Продолжим, однако, углубляться в детали гоголевского взросления. Оно было не пустым, а чрезвычайно наполненным, как, собственно, и другие этапы его удивительной жизни.
Ближайшее к Яновщине селение – Диканька, место дорогое гоголевской семье. Здесь в Николаевской церкви висела икона, перед которой Марья Ивановна молилась о сохранении жизни ее ребенка. Любопытно, что именно в диканьской церкви будет служить один из персонажей и рассказчиков первой гоголевской книги повестей дьяк Фома Григорьевич; что именно диканьскую церковь распишет кузнец Вакула в «Ночи перед Рождеством». Известна была Диканька и связанными с нею историческими воспоминаниями. Пушкин еще не написал «Полтаву» (где, кстати, фигурирует Диканька), но все знали, что нынешний владелец селения министр внутренних дел князь Виктор Павлович Кочубей – правнук Василия Леонтьевича Кочубея, казненного Мазепой за то, что известил Петра I о готовящейся измене. В Николаевской церкви показывали сорочку, в которой, по преданию, Кочубей принял мученическую смерть. А рядом с церковью рос огромный дуб – «мазепинский дуб», под сенью которого, как говорили, Мазепа встречался с Матреной, Кочубеевой дочерью (у Пушкина – Марией) [11].
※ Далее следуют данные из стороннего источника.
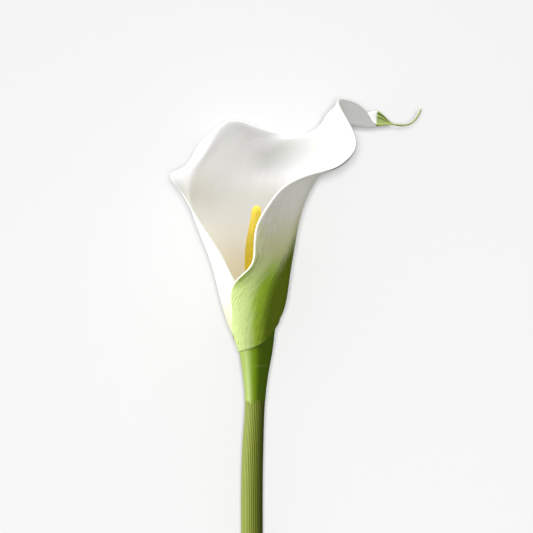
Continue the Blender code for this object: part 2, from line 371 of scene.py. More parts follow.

Дворец князя Кочубея в Диканьке
Все эти исторические воспоминания и ассоциации лишь тенью отразятся в будущей книге Гоголя. Однако писатель вынесет в ее название слово «Диканька» и тем самым подчеркнет роль этого понятия, но, как и всё у Гоголя, оно отнюдь не локализованное, «По ту сторону Диканьки и по эту сторону Диканьки не исторически аффектированное. Мы говорим: Диканька – некий центр художественной вселенной, которую открыли «Вечера на хуторе…» («… и по ту сторону Диканьки и по эту сторону Диканьки…» – фраза из «Ночи перед Рождеством»), но это так и не совсем так. Фактически Гоголь переместил этот центр за пределы Диканьки, в некий хутор, где живет пасечник, где рассказываются одна история за другой и таким образом составляется будущая книга. Но вернемся к реальному пространству гоголевского детства» [12].
Вот Никоша Гоголь-Яновский, обучаясь у отца, получил домашнее образование
В конце лета 1818 г. Василий Афанасьевич повез обоих сыновей, Николая и Ивана, в Полтаву для поступления в тамошнее уездное училище.